You short the overpriced stock today. Tomorrow, the noise traders wake up even more excited than yesterday and push it higher. You are now losing money. Not because you were wrong about the value, but because the crowd got more wrong.
This is the whole paper in one sentence: the unpredictability of the noise traders' future mood is itself a risk. They call it noise trader risk, and it is a risk that would not exist at all if the noise traders were not there. It is a hazard the irrational investors manufacture out of nothing and then leave lying around for everyone to trip over.
The key idea via analogy: betting against the drunk
Picture a poker table with a very drunk, very rich player who bets randomly. Classical theory says: wonderful, sit down, take his money, he'll be broke by dawn.
Now add a real-world constraint. You have to settle up at the end of each hour, and your backers pull your funding if you're down. Suddenly the drunk is dangerous. Not because he plays well, but because he plays unpredictably. He might go on a wild heater for the next hour purely by luck, wiping you out before his luck turns. You know you'd win over a thousand hands. You may not get a thousand hands.
The model formalizes this with a beautifully cold-blooded setup. Arbitrageurs are rational and know the true value. Noise traders have random, shifting misperceptions. And critically, arbitrageurs have finite horizons: they must close out their positions at some point and cannot simply wait forever for value to prevail.
Now the consequences cascade:
1. Mispricing survives, with no fundamental risk at all. This is the sharpest part of the result. The mispricing persists even when the asset's true value is perfectly known and certain. There is no uncertainty about the fundamentals whatsoever. The only risk is what the noise traders will think tomorrow, and that alone is enough to keep the rational money from fully correcting the price. Prices can diverge from value indefinitely.
2. Arbitrageurs, being rational, back off. A rational trader who sees a risk demands compensation for it and takes a smaller position. So the very rationality of the smart money is what stops it from doing its job. Rationality does not mean recklessly pushing prices to fair value. It means sizing your bet for the risk you face, and noise trader risk is a real risk.
3. And now the twist that makes this paper famous: the noise traders can earn higher expected returns than the rational investors.
Read that again, because it is the opposite of what everyone assumes. How can being wrong pay better than being right?
Because the noise traders, when they are collectively bullish, hold more of the risky asset. And that asset now carries an extra risk, the noise trader risk, which they themselves created. Risk gets compensated. So they end up bearing a big load of a risk that pays a premium, and they collect that premium. They are being paid for a danger that they are. It is as if the drunk at the poker table gets a bonus for being drunk, because his drunkenness is what makes the game scary.
This demolishes the Friedman argument.

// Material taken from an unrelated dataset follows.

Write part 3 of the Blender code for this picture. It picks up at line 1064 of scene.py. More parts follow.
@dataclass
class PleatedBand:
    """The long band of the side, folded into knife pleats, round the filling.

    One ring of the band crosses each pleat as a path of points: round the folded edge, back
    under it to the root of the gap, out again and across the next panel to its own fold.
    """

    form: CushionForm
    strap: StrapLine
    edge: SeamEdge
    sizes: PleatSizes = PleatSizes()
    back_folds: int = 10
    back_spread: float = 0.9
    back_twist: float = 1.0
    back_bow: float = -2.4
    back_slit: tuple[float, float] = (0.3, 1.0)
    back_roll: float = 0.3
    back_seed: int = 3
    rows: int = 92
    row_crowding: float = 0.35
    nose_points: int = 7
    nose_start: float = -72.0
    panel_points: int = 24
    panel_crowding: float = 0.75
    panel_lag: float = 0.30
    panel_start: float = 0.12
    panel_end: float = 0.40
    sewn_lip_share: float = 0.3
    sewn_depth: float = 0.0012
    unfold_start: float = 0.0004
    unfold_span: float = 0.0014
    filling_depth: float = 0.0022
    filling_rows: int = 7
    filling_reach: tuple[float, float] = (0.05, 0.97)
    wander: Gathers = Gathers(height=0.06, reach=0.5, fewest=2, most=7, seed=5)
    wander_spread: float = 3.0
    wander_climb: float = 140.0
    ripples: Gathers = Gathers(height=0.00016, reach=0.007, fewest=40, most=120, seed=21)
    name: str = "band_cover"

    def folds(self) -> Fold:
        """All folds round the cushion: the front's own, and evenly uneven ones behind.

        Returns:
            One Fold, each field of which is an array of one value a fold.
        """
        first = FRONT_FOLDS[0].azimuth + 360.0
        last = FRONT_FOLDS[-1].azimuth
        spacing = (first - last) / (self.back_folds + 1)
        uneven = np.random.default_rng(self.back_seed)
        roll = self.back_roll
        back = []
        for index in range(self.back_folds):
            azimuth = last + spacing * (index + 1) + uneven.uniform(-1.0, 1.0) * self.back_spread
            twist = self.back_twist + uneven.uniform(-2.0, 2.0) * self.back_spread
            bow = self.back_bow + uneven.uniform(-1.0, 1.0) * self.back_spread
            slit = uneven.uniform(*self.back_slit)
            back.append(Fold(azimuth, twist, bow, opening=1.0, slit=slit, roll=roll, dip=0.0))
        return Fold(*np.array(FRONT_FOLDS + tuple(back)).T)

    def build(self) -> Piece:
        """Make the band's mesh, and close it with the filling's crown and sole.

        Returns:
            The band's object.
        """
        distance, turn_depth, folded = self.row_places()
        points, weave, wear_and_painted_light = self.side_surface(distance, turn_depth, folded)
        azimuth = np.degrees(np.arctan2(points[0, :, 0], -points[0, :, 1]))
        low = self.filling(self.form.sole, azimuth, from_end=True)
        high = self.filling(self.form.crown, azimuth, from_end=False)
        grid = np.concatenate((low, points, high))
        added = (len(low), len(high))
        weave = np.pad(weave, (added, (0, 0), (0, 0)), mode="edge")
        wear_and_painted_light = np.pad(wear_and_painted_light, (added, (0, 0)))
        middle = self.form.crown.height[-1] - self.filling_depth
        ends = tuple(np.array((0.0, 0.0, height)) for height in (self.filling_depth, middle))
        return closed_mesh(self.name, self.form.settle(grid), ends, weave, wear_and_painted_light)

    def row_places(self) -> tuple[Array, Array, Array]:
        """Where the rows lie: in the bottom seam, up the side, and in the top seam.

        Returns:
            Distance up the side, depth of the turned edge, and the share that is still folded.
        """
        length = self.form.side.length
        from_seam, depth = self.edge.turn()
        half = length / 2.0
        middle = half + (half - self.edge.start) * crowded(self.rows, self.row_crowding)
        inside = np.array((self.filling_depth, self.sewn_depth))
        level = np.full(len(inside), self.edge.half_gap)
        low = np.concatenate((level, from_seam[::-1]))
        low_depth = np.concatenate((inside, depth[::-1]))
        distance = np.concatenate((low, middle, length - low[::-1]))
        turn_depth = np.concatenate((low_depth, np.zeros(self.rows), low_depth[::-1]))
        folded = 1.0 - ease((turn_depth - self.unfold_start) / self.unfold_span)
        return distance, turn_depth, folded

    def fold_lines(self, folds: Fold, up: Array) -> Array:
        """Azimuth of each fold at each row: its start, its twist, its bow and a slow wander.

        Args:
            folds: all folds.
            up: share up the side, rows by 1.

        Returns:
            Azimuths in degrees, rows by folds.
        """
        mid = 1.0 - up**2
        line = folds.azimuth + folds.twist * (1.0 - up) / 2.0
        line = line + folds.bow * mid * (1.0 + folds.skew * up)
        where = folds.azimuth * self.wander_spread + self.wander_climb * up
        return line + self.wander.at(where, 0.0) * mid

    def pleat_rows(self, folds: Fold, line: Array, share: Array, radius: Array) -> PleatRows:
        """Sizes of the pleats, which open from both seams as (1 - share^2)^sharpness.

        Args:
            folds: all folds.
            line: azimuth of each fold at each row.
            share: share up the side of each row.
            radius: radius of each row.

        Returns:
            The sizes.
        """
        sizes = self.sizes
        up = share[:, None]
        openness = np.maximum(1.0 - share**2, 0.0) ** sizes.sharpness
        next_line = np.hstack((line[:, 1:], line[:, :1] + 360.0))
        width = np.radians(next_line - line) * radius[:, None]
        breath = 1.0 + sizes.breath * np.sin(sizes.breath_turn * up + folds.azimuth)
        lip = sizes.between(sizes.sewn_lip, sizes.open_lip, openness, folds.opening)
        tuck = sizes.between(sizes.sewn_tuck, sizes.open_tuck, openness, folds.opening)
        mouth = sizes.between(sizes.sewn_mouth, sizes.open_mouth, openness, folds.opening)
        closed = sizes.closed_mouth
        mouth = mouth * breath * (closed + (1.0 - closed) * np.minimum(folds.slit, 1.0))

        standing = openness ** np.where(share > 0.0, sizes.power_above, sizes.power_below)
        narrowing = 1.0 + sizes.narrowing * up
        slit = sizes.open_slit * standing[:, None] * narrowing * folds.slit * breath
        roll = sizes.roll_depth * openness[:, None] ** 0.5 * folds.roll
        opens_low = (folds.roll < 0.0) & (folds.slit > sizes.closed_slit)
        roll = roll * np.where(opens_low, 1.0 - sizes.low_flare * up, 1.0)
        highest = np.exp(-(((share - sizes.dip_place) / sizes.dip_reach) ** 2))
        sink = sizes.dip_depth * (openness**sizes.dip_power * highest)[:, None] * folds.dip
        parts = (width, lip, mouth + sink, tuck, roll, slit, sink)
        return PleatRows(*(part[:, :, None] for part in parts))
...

The noise traders do not necessarily go broke. Their aggressiveness can pay them, they survive, they keep trading, and they can persist in the market forever.
4. Rational traders may even join them. Once you know a bubble is being inflated by noise traders and that betting against it is dangerous, the smart play may be to buy alongside them and try to get out first. Rational money does not always oppose the bubble. Sometimes it rides it, which makes the bubble worse. The follow-up literature on rational bubble-riding starts right here.
Why it mattered
- It killed the standard defence of market efficiency. "Arbitrage will fix it" is no longer a valid one-line rebuttal. You now have to explain how much arbitrage capital exists, what horizon it operates on, and what risk it must bear. That is a real conversation instead of a magic spell.

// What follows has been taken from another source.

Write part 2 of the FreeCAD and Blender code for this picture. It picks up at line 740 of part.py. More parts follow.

- It is the theoretical ancestor of the limits of arbitrage. Shleifer and Vishny's 1997 paper takes this and adds the killer institutional detail: arbitrageurs manage other people's money, and investors pull that money at exactly the worst moment. Same skeleton, more brutal flesh.
- It gives sentiment a mechanism. If noise trader mood is a priced risk, then measurable proxies for sentiment should predict returns. Lee, Shleifer and Thaler's closed-end fund paper (1991) and the entire investor-sentiment literature (Baker and Wurgler and successors) run on this engine.

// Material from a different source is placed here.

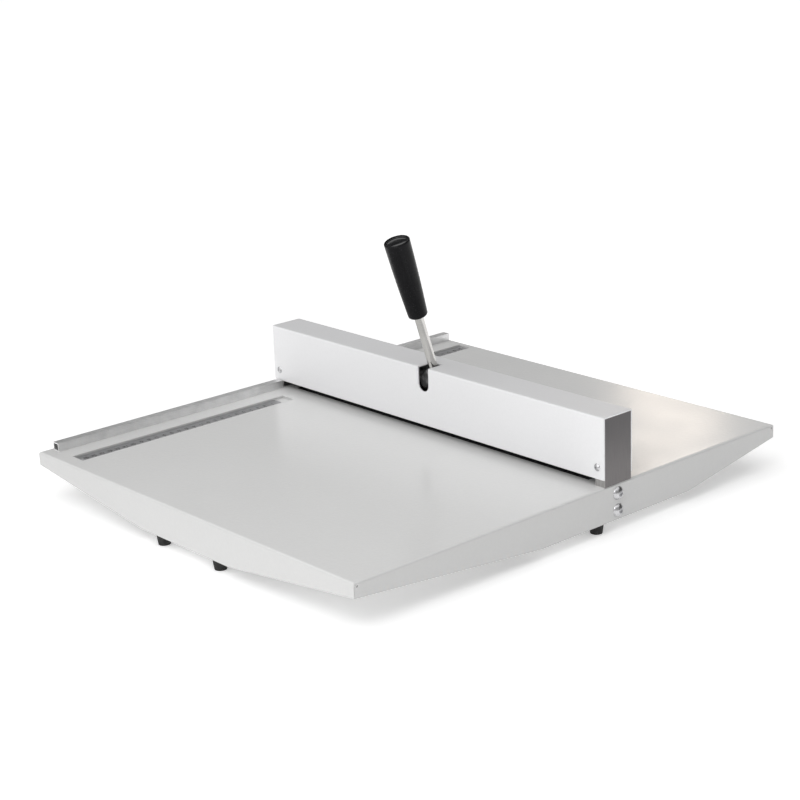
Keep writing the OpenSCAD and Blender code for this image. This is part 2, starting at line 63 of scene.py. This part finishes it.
def make_camera():
    """The camera looks down its -Z axis, from the front right and a little above."""
    azimuth, elevation, roll = (
        math.radians(a) for a in (CAMERA_AZIMUTH, CAMERA_ELEVATION, CAMERA_ROLL)
    )
    back = Vector(
        (
            math.sin(azimuth) * math.cos(elevation),
            -math.cos(azimuth) * math.cos(elevation),
            math.sin(elevation),
        )
    )
    level = Vector((0, 0, 1)).cross(back).normalized()
    upright = back.cross(level)
    right = math.cos(roll) * level + math.sin(roll) * upright
    up = math.cos(roll) * upright - math.sin(roll) * level
    data = bpy.data.cameras.new("camera")
    data.sensor_width = SENSOR
    data.lens = LENS
    camera = bpy.data.objects.new("camera", data)
    turn = Matrix((right, up, back)).transposed().to_4x4()
    camera.matrix_world = Matrix.Translation(CAMERA_AT) @ turn
    bpy.context.scene.collection.objects.link(camera)
    bpy.context.scene.camera = camera


# ---- Node helpers ----


class Shader:
    """A Principled material with short calls for the procedural nodes that feed it."""

    def __init__(self, name, color, roughness, metallic=0.0, **sockets):
        self.material = bpy.data.materials.new(name)
        self.material.use_nodes = True
        self.tree = self.material.node_tree
        self.bsdf = self.tree.nodes["Principled BSDF"]
        self.color = (*color, 1.0)
        self.bsdf.inputs["Base Color"].default_value = self.color
        self.bsdf.inputs["Roughness"].default_value = roughness
        self.bsdf.inputs["Metallic"].default_value = metallic
        for socket, value in sockets.items():
            self.bsdf.inputs[socket.replace("_", " ")].default_value = value
        self.normal = None

    def add(self, kind, **values):
        """A new node of a kind, with its settings."""
        node = self.tree.nodes.new("ShaderNode" + kind)
        for key, value in values.items():
            setattr(node, key, value)
        return node

    def link(self, source, target):
        self.tree.links.new(source, target)

    def place(self, scale=(1, 1, 1), rotation=(0, 0, 0)):
        """Coordinates in metres in the part's own frame, stretched and turned."""
        coordinates = self.add("TexCoord")
        mapping = self.add("Mapping")
        mapping.inputs["Rotation"].default_value = rotation
        mapping.inputs["Scale"].default_value = scale
        self.link(coordinates.outputs["Object"], mapping.inputs["Vector"])
        return mapping.outputs["Vector"]

    def noise(self, size, detail=2.0, stretch=(1, 1, 1), rotation=(0, 0, 0), rough=0.5):
        """Noise with features of about size metres; stretch makes them longer along an axis."""
        node = self.add("TexNoise")
        node.inputs["Scale"].default_value = 1.0
        node.inputs["Detail"].default_value = detail
        node.inputs["Roughness"].default_value = rough
        scale = tuple(1.0 / (size * s) for s in stretch)
        self.link(self.place(scale, rotation), node.inputs["Vector"])
        return node.outputs["Fac"]

    def ramp(self, value, low, high, stops=(0.3, 0.7)):
        """Maps a pattern to a range of numbers."""
        node = self.add("MapRange", interpolation_type="SMOOTHSTEP")
        node.inputs["From Min"].default_value = stops[0]
        node.inputs["From Max"].default_value = stops[1]
        node.inputs["To Min"].default_value = low
        node.inputs["To Max"].default_value = high
        self.link(value, node.inputs["Value"])
        return node.outputs["Result"]

    def math(self, operation, a, b):
        """Arithmetic on two values, each a number or a socket."""
        node = self.add("Math", operation=operation)
        for socket, value in zip(node.inputs, (a, b)):
            if isinstance(value, (int, float)):
                socket.default_value = value
            else:
                self.link(value, socket)
        return node.outputs["Value"]

    def tint(self, pattern, color, amount=1.0):
        """Mixes a second colour in where the pattern is high."""
        mix = self.add("Mix", data_type="RGBA")
        source = self.bsdf.inputs["Base Color"]
        if source.is_linked:
            self.link(source.links[0].from_socket, mix.inputs["A"])
        else:
            mix.inputs["A"].default_value = self.color
        mix.inputs["B"].default_value = (*color, 1.0)
        factor = pattern if amount == 1.0 else self.math("MULTIPLY", pattern, amount)
        self.link(factor, mix.inputs["Factor"])
        self.link(mix.outputs["Result"], source)

    def vary_roughness(self, pattern, low, high):
        """Makes the roughness follow a pattern between two numbers."""
        self.link(self.ramp(pattern, low, high), self.bsdf.inputs["Roughness"])

    def bump(self, pattern, height):
        """Adds relief; later calls lie on top of earlier ones."""
        node = self.add("Bump")
        node.inputs["Distance"].default_value = height
        self.link(pattern, node.inputs["Height"])
        if self.normal is not None:
            self.link(self.normal, node.inputs["Normal"])
        self.normal = node.outputs["Normal"]
        self.link(self.normal, self.bsdf.inputs["Normal"])

    def part(self, output, axis):
        """One part of the object's own coordinates or normals, for masks."""
        split = self.add("SeparateXYZ")
        self.link(self.add("TexCoord").outputs[output], split.inputs["Vector"])
        return split.outputs[axis]

    def soften(self, radius):
        """Rounds the shading at sharp edges by a small radius."""
        node = self.add("Bevel", samples=6)
        node.inputs["Radius"].default_value = radius
        self.normal = node.outputs["Normal"]
        self.link(self.normal, self.bsdf.inputs["Normal"])

    def edges(self, radius):
        """A pattern that is high along sharp outer and inner edges."""
        bevel = self.add("Bevel", samples=6)
        bevel.inputs["Radius"].default_value = radius
        geometry = self.add("NewGeometry")
        dot = self.add("VectorMath", operation="DOT_PRODUCT")
        self.link(bevel.outputs["Normal"], dot.inputs[0])
        self.link(geometry.outputs["Normal"], dot.inputs[1])
        return self.ramp(dot.outputs["Value"], 1.0, 0.0, (0.82, 0.995))


# ---- Materials ----


def powder_coat(name, color, roughness, peel, shine, painted_side_shade, painted_top_shade):
    """Powder coat: orange peel, clouds of tone, uneven gloss, and painted shade that makes upright or top
    faces greyer.
    """
    s = Shader(name, color, roughness, Specular_IOR_Level=shine)
    s.soften(0.5 * MM)
    lighter = tuple(min(1.0, c * 1.06) for c in color)
    darker = tuple(c * 0.95 for c in color)
    s.tint(s.ramp(s.noise(120 * MM, 2), 0, 1, (0.2, 0.8)), darker, 0.35)
    s.tint(s.ramp(s.noise(3 * MM, 2), 0, 1), lighter, 0.2)
    # Painted shade: upright or top faces are darkened towards black, standing in for how the light falls
    # on them
    facing_up = s.part("Normal", "Z")
    s.tint(s.ramp(facing_up, painted_side_shade, painted_top_shade, (0.3, 0.8)), (0, 0, 0))
    s.vary_roughness(s.noise(60 * MM, 2), roughness - 0.02, roughness + 0.02)
    s.bump(s.noise(3.2 * MM, 2), peel)
    return s.material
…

- It is the paper you cite when your correct trade is losing money. LTCM's convergence trades were right and still killed the fund. Anyone short dot-com stocks in 1999 was right and got carried out. This model tells you those are not accidents but the predictable operation of a real, priced risk.
The honest limitations
- The model is a toy, deliberately. It uses overlapping generations of two-period-lived investors, one risky asset, one safe asset. The two-period lifespan is what forces the finite horizon that drives everything. That is an assumption, not an observation, and a critic can reasonably ask why real arbitrageurs cannot simply wait.
- The answer to that critique is outside the model. Real arbitrageurs do have finite horizons, but for institutional reasons (margin calls, redemptions, career risk, risk limits) rather than because they die every two periods. Shleifer and Vishny had to write a whole separate paper to supply the reason, which is a tell that this model's central assumption was doing unexplained work.
- Noise traders earning more is a possibility, not a prophecy. The higher-return result holds under specific conditions. Take on too much risk and they get wiped out anyway. The paper shows the survival of the irrational is possible, not guaranteed, and popular summaries routinely overstate this.
- Sentiment remains hard to measure. The theory says noise trader mood is a priced risk factor. Turning that into a number you can trade requires a proxy, and every proxy anyone has proposed is contestable. A beautiful mechanism with a muddy measurement is still a partially unfinished job.
The one-line takeaway
De Long, Shleifer, Summers and Waldmann showed that irrational traders create a risk out of their own unpredictability, which frightens rational arbitrageurs into taking smaller positions, so mispricing can persist indefinitely, and the fools can get paid for the very foolishness that causes it.